■ Short exercise ■
Output, please, exactly those lines of the listing that come before the line with "cable_hole_diameter = 10.5", along with that line itself.

Scripts that build objects:
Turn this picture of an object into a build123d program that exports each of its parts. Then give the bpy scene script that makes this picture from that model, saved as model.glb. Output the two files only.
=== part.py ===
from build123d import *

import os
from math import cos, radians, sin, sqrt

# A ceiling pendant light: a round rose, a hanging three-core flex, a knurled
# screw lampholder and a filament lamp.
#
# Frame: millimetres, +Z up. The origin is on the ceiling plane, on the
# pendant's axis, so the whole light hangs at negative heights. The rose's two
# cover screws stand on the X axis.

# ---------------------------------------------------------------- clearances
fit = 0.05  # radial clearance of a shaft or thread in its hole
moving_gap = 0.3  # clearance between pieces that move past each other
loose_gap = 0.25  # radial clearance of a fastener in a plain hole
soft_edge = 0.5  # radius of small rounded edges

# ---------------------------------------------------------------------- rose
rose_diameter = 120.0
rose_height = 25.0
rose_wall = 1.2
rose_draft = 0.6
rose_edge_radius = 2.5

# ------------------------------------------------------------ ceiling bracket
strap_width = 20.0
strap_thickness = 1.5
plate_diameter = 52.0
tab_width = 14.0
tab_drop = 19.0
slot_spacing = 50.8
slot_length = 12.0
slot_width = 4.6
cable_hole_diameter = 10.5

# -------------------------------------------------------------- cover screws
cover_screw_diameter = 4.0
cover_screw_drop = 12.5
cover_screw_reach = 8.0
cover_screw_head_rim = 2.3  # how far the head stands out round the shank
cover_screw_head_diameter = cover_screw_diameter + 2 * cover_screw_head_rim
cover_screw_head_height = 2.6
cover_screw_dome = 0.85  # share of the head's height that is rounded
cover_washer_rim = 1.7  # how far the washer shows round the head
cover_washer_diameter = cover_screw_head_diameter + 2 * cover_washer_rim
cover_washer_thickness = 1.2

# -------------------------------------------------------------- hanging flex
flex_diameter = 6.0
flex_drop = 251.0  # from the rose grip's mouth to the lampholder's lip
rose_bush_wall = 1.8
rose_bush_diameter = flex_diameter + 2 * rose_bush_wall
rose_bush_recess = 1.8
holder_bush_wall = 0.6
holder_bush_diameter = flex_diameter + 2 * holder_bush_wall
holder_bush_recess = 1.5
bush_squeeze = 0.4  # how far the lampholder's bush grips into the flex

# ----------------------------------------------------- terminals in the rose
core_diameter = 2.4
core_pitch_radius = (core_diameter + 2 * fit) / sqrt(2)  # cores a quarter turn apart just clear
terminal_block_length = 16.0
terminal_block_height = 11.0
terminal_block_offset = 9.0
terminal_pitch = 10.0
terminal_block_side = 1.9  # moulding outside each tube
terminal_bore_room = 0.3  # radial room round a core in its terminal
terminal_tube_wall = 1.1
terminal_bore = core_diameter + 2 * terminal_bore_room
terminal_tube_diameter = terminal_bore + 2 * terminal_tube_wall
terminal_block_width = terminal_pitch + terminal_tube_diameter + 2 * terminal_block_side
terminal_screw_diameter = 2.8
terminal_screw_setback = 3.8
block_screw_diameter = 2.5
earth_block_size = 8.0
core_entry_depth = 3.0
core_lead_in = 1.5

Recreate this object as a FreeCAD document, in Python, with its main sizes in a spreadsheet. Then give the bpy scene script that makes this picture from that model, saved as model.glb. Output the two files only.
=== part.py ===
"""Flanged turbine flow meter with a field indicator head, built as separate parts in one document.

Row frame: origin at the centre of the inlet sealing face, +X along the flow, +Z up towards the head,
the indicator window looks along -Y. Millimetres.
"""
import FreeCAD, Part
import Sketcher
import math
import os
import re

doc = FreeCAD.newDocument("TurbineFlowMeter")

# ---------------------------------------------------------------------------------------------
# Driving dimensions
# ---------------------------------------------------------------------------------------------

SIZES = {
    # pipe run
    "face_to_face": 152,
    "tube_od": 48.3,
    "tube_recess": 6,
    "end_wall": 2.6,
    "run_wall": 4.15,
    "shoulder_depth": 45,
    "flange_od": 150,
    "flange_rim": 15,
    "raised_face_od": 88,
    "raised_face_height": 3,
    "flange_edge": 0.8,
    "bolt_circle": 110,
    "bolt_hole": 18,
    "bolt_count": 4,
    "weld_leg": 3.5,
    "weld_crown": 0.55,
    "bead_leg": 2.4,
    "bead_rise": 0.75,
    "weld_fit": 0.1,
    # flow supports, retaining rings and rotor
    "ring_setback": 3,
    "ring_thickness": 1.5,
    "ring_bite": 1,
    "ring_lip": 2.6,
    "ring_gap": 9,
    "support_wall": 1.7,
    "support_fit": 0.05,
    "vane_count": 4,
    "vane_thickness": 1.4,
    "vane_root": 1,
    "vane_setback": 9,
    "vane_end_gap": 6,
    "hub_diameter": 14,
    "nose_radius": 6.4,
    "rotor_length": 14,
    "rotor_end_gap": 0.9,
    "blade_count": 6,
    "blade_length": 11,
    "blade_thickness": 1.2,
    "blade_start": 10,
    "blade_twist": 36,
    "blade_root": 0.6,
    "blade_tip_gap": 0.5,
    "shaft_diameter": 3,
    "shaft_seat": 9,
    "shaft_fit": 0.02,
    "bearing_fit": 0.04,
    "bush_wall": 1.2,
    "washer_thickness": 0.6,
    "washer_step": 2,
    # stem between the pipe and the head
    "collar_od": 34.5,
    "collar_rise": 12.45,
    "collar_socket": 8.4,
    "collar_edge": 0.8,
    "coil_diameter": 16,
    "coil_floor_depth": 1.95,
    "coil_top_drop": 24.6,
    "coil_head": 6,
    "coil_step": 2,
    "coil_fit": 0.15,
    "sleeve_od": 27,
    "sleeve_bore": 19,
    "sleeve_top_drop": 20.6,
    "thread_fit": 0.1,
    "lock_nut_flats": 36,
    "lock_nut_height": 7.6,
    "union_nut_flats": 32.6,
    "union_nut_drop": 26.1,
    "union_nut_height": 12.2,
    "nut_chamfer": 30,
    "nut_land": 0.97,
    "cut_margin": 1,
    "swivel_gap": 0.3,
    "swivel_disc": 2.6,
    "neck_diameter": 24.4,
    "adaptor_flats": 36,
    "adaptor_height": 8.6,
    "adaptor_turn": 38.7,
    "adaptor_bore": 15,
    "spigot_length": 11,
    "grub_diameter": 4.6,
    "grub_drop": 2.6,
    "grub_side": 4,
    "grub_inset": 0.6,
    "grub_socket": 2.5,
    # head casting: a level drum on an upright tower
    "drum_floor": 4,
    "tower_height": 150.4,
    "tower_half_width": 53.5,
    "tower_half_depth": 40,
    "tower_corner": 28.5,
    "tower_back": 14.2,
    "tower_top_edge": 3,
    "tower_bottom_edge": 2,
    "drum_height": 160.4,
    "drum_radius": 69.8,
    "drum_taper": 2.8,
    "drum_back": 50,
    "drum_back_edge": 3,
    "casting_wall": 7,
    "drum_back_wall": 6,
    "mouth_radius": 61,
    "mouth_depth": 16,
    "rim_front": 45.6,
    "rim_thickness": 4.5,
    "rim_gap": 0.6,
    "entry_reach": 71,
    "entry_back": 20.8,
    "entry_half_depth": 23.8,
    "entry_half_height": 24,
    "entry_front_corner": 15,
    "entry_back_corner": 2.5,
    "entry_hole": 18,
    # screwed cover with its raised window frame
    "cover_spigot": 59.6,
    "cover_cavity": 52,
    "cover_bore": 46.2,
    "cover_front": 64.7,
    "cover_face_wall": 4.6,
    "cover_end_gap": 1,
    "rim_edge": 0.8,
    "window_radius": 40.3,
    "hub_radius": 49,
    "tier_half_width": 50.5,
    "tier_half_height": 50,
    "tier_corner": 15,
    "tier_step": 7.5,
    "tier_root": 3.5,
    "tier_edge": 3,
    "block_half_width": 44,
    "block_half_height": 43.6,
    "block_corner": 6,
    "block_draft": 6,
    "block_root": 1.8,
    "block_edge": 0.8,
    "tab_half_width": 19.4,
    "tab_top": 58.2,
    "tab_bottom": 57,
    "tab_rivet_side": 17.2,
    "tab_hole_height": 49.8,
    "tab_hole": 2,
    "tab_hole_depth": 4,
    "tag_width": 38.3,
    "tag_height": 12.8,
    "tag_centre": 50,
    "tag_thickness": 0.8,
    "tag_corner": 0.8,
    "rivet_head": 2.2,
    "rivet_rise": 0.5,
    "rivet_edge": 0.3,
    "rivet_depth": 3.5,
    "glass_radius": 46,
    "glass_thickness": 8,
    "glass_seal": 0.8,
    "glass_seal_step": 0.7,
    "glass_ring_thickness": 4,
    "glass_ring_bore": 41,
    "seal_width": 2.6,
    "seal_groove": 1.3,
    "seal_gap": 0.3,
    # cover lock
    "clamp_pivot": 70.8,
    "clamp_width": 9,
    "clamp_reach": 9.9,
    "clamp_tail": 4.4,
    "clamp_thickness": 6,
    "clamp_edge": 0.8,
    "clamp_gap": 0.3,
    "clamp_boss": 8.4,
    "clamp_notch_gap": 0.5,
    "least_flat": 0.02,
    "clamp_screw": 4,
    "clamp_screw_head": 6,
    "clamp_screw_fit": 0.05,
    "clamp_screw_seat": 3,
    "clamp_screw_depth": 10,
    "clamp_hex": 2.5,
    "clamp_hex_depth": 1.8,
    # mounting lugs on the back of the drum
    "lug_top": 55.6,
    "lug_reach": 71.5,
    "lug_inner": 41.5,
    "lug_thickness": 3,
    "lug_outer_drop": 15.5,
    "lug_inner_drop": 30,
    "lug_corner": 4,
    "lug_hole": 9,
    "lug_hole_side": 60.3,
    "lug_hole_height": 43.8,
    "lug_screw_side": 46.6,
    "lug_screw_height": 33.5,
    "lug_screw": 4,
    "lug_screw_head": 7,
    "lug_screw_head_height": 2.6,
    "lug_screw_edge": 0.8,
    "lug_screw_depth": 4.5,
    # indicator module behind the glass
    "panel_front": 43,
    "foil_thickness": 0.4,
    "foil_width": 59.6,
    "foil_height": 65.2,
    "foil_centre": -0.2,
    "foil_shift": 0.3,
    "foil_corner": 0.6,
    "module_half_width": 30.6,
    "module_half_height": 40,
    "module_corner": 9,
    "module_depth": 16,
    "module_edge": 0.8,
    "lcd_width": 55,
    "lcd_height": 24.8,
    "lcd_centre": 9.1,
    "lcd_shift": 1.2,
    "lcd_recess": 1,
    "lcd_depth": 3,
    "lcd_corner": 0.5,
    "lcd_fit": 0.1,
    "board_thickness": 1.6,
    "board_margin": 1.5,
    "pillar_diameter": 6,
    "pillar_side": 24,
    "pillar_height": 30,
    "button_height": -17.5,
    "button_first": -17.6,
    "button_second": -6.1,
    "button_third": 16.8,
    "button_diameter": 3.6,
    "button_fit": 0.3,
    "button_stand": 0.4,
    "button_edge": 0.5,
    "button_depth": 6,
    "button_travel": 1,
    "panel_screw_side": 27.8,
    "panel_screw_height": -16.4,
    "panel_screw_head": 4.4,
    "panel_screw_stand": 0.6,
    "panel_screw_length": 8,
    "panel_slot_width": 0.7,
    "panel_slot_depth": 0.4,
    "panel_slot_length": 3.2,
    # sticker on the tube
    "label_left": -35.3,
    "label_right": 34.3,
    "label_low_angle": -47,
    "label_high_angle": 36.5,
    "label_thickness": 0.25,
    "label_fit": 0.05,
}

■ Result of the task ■
Turn this picture of an object into a build123d program that exports each of its parts. Then give the bpy scene script that makes this picture from that model, saved as model.glb. Output the two files only.
=== part.py ===
from build123d import *

import os
from math import cos, radians, sin, sqrt

# A ceiling pendant light: a round rose, a hanging three-core flex, a knurled
# screw lampholder and a filament lamp.
#
# Frame: millimetres, +Z up. The origin is on the ceiling plane, on the
# pendant's axis, so the whole light hangs at negative heights. The rose's two
# cover screws stand on the X axis.

# ---------------------------------------------------------------- clearances
fit = 0.05  # radial clearance of a shaft or thread in its hole
moving_gap = 0.3  # clearance between pieces that move past each other
loose_gap = 0.25  # radial clearance of a fastener in a plain hole
soft_edge = 0.5  # radius of small rounded edges

# ---------------------------------------------------------------------- rose
rose_diameter = 120.0
rose_height = 25.0
rose_wall = 1.2
rose_draft = 0.6
rose_edge_radius = 2.5

# ------------------------------------------------------------ ceiling bracket
strap_width = 20.0
strap_thickness = 1.5
plate_diameter = 52.0
tab_width = 14.0
tab_drop = 19.0
slot_spacing = 50.8
slot_length = 12.0
slot_width = 4.6
cable_hole_diameter = 10.5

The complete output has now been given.